(Modeling code records)
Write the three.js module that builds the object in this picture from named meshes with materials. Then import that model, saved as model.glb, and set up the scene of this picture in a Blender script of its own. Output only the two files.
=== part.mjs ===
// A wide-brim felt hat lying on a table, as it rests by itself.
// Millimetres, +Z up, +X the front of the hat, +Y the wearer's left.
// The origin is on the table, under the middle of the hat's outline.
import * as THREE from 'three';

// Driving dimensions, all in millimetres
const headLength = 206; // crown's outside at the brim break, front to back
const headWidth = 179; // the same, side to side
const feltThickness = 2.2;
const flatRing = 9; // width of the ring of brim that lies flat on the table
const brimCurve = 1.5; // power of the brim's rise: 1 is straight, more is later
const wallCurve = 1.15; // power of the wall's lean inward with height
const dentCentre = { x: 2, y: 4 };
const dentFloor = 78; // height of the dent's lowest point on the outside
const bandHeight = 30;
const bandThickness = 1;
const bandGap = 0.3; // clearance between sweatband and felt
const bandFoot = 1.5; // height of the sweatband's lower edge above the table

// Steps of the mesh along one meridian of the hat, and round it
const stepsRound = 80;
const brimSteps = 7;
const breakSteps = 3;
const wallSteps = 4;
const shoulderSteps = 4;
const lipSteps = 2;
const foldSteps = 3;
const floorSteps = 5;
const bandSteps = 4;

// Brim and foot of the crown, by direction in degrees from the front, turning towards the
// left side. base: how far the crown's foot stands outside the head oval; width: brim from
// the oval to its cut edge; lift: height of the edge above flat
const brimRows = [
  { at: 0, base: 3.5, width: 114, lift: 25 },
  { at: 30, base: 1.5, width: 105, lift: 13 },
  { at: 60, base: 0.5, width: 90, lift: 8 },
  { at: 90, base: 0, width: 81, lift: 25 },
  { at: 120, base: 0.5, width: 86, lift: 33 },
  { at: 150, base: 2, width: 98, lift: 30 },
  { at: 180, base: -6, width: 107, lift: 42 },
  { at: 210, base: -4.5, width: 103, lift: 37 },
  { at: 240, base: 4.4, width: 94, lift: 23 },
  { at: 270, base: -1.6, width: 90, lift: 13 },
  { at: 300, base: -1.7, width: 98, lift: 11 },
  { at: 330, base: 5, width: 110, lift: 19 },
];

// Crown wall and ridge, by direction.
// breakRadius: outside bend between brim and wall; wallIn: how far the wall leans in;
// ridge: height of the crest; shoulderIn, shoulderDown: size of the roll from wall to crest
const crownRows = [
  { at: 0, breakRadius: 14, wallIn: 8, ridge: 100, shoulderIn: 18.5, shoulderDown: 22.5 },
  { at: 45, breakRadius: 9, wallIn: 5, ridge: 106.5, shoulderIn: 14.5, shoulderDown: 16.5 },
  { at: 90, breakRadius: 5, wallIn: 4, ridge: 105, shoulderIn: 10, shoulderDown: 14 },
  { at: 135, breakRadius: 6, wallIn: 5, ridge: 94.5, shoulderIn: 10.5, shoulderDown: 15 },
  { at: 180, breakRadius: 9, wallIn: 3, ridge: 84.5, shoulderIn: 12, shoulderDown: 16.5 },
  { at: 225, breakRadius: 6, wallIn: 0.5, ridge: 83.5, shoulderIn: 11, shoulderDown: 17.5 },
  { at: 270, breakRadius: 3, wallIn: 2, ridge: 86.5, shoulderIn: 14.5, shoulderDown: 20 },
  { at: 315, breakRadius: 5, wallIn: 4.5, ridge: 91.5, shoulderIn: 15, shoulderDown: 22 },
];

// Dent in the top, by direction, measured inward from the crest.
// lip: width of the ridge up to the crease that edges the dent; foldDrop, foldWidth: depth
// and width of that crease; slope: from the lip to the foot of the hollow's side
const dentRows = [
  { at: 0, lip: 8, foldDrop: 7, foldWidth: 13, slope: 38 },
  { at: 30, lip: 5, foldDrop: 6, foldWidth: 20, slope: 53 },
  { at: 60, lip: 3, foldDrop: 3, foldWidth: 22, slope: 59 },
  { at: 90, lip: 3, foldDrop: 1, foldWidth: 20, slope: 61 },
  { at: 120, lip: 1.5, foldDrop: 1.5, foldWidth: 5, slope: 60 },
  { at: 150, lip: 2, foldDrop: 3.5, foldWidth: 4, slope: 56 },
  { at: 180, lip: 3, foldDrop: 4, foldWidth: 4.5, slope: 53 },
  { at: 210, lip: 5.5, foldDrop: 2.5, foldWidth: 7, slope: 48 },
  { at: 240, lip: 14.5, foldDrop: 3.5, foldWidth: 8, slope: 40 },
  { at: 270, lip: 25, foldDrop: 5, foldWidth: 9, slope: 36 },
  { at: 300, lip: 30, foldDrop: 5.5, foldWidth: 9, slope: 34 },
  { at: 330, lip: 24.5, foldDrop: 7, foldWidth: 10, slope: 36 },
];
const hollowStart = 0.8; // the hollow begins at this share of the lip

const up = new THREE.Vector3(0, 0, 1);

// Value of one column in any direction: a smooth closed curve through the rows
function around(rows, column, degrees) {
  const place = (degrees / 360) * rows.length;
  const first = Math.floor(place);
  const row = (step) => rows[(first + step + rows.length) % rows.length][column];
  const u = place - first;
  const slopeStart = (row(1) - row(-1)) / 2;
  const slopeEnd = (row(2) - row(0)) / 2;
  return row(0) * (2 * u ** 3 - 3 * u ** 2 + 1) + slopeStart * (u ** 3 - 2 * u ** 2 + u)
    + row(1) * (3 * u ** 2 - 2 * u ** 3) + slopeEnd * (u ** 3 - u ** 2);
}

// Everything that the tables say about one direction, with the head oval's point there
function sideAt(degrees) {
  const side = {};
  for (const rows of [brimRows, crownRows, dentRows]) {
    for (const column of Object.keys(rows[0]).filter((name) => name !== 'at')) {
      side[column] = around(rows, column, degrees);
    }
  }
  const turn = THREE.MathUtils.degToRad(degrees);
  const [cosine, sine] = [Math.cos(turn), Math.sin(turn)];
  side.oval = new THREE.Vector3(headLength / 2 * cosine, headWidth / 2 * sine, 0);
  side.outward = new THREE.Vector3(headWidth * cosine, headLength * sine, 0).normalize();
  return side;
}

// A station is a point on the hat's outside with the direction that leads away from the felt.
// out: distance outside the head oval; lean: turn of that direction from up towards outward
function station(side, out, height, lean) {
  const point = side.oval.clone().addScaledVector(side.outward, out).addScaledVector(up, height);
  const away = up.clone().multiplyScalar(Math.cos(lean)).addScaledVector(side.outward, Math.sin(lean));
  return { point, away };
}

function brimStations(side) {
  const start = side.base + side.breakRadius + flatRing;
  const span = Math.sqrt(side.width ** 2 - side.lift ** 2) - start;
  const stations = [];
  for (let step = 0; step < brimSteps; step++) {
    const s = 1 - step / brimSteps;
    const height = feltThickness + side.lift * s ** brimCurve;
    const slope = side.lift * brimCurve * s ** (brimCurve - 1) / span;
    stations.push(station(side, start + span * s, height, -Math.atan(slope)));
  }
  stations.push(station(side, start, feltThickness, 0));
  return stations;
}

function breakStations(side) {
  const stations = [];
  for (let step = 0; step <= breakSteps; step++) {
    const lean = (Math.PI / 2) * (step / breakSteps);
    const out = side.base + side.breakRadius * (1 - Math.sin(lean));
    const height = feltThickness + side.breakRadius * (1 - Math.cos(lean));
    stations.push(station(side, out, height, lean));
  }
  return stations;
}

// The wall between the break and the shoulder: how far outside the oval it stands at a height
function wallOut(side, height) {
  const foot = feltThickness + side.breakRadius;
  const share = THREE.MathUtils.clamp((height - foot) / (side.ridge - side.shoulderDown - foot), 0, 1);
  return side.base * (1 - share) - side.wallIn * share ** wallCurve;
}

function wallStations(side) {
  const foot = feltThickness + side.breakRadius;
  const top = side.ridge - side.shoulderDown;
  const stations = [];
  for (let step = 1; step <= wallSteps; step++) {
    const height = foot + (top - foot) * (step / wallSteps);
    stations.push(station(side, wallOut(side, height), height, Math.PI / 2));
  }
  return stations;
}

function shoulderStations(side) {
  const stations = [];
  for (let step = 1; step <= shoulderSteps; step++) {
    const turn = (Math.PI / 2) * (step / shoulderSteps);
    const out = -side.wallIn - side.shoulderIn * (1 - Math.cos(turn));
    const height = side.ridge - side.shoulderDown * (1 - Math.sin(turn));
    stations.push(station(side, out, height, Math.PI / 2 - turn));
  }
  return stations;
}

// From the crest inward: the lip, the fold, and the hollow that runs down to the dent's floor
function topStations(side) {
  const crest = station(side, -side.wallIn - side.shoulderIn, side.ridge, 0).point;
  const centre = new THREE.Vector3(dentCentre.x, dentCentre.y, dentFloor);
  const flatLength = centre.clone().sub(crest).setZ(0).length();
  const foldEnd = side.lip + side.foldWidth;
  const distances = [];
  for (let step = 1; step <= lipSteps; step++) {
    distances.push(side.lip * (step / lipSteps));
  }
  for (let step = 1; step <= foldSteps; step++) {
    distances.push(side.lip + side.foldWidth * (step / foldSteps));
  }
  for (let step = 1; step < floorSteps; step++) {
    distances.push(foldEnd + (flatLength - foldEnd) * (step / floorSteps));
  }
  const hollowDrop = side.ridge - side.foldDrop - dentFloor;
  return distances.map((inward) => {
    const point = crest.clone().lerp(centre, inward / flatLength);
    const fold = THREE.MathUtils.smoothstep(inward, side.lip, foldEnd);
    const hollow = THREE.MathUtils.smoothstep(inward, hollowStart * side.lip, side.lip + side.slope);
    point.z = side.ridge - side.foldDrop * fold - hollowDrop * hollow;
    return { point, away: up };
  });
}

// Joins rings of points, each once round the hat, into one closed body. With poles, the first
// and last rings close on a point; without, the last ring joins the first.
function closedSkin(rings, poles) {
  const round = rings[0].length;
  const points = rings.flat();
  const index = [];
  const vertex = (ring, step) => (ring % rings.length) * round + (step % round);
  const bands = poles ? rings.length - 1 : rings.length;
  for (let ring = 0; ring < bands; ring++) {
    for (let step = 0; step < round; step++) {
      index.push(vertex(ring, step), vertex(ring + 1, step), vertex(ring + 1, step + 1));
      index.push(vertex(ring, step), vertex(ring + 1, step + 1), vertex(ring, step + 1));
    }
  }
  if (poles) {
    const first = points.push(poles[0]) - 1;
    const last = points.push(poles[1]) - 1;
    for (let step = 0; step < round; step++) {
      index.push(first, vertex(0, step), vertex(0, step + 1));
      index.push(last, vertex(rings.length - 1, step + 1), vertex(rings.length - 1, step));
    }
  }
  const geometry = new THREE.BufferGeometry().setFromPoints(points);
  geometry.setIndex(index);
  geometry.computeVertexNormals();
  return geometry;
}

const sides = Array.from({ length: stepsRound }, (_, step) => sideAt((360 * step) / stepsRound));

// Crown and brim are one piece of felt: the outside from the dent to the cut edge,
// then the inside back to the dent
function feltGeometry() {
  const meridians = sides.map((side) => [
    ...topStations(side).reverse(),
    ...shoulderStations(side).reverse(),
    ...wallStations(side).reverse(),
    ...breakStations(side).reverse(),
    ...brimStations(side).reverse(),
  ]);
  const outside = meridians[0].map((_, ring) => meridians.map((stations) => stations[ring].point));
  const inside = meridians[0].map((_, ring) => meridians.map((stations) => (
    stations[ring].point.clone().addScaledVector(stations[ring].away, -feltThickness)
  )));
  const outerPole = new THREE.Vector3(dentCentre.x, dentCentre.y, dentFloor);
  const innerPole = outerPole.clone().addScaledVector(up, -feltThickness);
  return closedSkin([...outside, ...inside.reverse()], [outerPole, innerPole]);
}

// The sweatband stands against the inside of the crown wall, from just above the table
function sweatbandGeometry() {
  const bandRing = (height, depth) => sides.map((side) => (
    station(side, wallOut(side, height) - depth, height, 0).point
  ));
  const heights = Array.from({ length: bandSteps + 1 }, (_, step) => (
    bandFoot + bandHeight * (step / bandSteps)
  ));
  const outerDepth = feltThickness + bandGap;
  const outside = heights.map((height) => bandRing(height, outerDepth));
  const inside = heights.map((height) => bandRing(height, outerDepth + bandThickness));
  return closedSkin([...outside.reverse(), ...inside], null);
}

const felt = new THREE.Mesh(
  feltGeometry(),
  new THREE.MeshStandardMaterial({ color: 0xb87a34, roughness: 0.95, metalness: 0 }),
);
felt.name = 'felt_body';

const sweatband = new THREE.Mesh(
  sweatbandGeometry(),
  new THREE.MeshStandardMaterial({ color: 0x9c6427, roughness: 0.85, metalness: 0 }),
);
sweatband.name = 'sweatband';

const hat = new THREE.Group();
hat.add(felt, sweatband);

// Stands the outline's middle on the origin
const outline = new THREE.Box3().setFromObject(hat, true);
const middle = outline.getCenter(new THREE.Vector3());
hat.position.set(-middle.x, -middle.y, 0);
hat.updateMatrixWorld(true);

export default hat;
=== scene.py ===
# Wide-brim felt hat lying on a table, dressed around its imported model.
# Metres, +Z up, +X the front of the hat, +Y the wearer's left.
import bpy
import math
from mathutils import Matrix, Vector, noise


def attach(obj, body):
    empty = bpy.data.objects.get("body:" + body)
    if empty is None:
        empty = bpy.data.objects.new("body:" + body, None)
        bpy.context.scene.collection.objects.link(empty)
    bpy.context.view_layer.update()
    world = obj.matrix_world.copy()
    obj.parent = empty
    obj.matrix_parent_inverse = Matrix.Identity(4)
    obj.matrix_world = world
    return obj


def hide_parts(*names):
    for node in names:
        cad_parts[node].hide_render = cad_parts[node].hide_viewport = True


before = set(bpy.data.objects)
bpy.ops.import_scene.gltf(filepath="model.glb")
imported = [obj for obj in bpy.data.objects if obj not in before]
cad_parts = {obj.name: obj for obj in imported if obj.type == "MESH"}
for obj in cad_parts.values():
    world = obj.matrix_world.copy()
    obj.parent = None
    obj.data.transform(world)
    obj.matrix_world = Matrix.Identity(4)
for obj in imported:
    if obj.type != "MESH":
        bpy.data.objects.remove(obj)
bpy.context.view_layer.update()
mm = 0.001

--

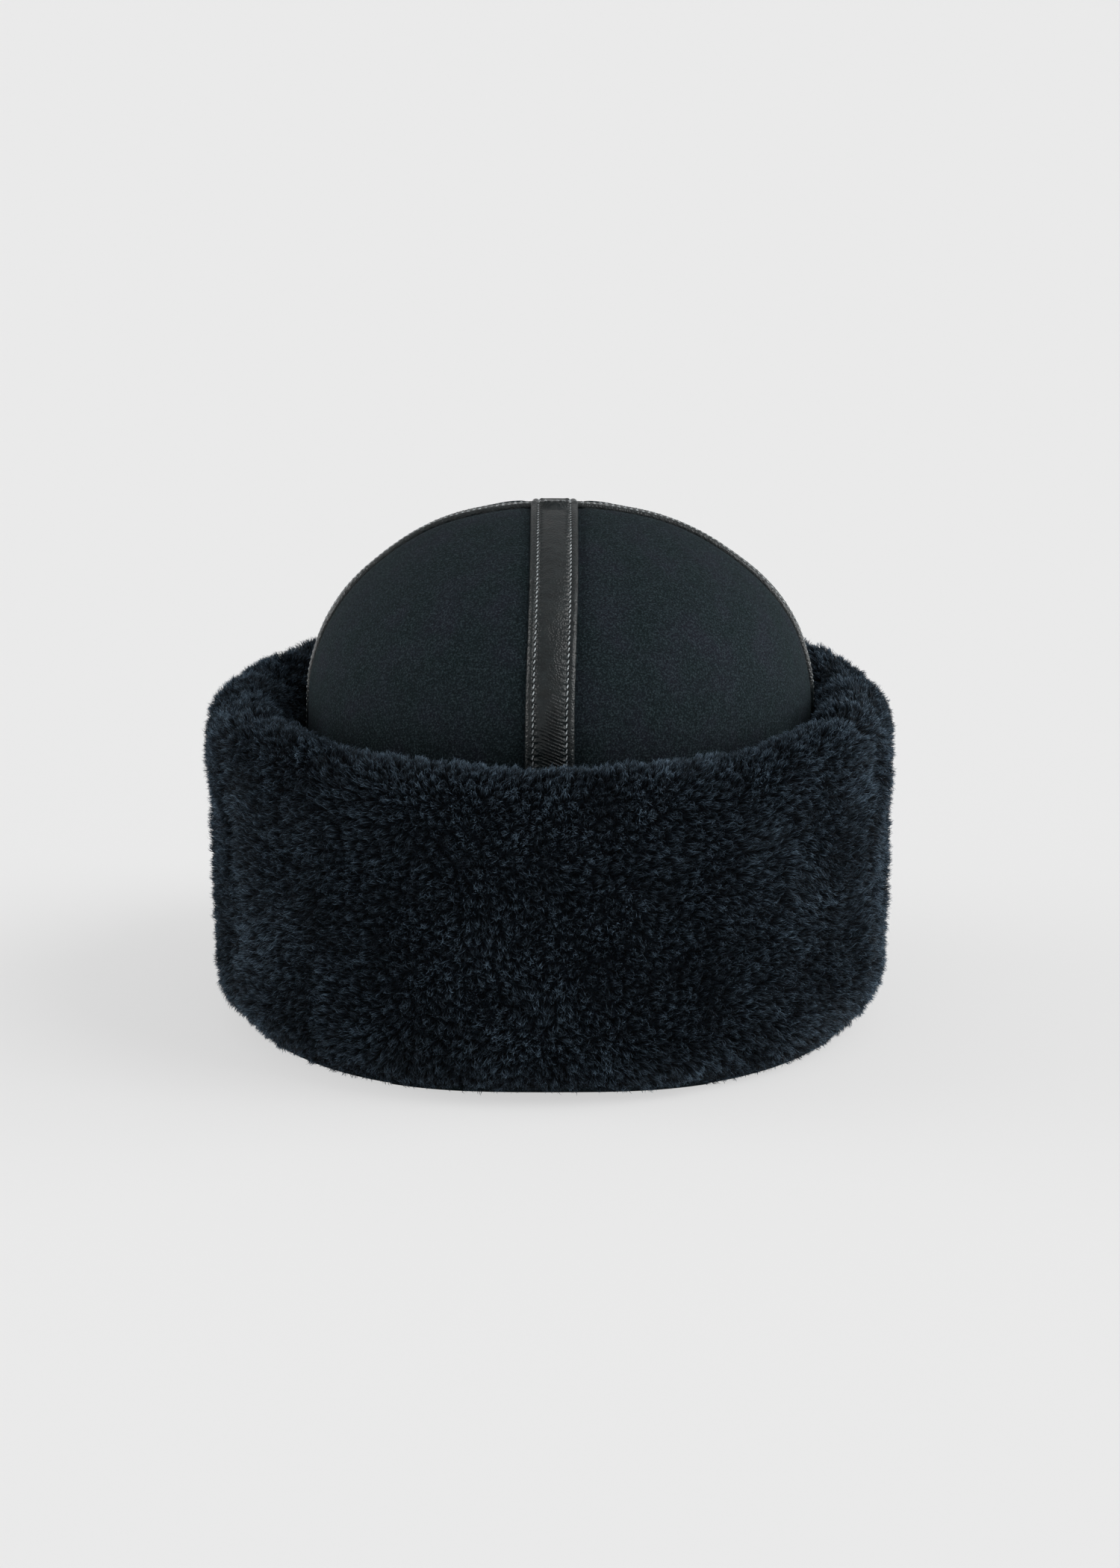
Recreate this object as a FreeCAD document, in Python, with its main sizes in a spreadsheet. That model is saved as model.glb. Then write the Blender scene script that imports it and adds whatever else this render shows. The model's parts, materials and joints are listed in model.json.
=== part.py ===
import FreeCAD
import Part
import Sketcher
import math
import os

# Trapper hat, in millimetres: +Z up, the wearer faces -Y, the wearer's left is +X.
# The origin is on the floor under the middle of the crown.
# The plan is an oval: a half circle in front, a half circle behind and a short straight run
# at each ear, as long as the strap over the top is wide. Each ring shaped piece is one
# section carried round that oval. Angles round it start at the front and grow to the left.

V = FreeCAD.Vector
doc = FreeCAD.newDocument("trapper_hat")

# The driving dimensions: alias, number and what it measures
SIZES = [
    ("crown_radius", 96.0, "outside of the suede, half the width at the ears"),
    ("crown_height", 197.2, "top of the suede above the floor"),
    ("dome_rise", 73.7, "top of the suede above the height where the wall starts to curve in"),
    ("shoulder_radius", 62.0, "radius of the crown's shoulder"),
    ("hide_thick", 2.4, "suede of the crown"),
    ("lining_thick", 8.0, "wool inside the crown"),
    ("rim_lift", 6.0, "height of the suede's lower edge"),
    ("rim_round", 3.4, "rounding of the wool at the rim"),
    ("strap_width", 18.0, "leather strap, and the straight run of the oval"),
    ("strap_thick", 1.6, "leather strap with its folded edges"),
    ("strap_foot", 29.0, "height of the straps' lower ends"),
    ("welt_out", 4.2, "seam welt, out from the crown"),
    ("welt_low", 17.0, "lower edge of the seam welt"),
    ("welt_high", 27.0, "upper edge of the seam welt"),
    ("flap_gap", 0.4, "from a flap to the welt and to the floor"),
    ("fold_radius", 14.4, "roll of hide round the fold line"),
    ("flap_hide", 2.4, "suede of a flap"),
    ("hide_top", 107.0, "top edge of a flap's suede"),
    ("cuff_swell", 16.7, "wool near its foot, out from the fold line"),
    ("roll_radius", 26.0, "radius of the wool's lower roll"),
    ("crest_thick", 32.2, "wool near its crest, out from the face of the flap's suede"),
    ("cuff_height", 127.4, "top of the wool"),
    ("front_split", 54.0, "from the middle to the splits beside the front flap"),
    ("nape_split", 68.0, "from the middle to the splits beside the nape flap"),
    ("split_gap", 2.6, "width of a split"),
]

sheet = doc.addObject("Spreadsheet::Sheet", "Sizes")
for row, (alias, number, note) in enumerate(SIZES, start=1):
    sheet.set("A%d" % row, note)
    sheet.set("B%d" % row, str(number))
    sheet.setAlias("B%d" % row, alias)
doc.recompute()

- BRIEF
Output nothing except the lines from the line with "const hat = new THREE.Group();" through the line with "bpy.data.objects.remove(obj)", copied exactly, end lines included.

- THE COMPLETED TASK
const hat = new THREE.Group();
hat.add(felt, sweatband);

// Stands the outline's middle on the origin
const outline = new THREE.Box3().setFromObject(hat, true);
const middle = outline.getCenter(new THREE.Vector3());
hat.position.set(-middle.x, -middle.y, 0);
hat.updateMatrixWorld(true);

export default hat;
=== scene.py ===
# Wide-brim felt hat lying on a table, dressed around its imported model.
# Metres, +Z up, +X the front of the hat, +Y the wearer's left.
import bpy
import math
from mathutils import Matrix, Vector, noise


def attach(obj, body):
    empty = bpy.data.objects.get("body:" + body)
    if empty is None:
        empty = bpy.data.objects.new("body:" + body, None)
        bpy.context.scene.collection.objects.link(empty)
    bpy.context.view_layer.update()
    world = obj.matrix_world.copy()
    obj.parent = empty
    obj.matrix_parent_inverse = Matrix.Identity(4)
    obj.matrix_world = world
    return obj


def hide_parts(*names):
    for node in names:
        cad_parts[node].hide_render = cad_parts[node].hide_viewport = True


before = set(bpy.data.objects)
bpy.ops.import_scene.gltf(filepath="model.glb")
imported = [obj for obj in bpy.data.objects if obj not in before]
cad_parts = {obj.name: obj for obj in imported if obj.type == "MESH"}
for obj in cad_parts.values():
    world = obj.matrix_world.copy()
    obj.parent = None
    obj.data.transform(world)
    obj.matrix_world = Matrix.Identity(4)
for obj in imported:
    if obj.type != "MESH":
        bpy.data.objects.remove(obj)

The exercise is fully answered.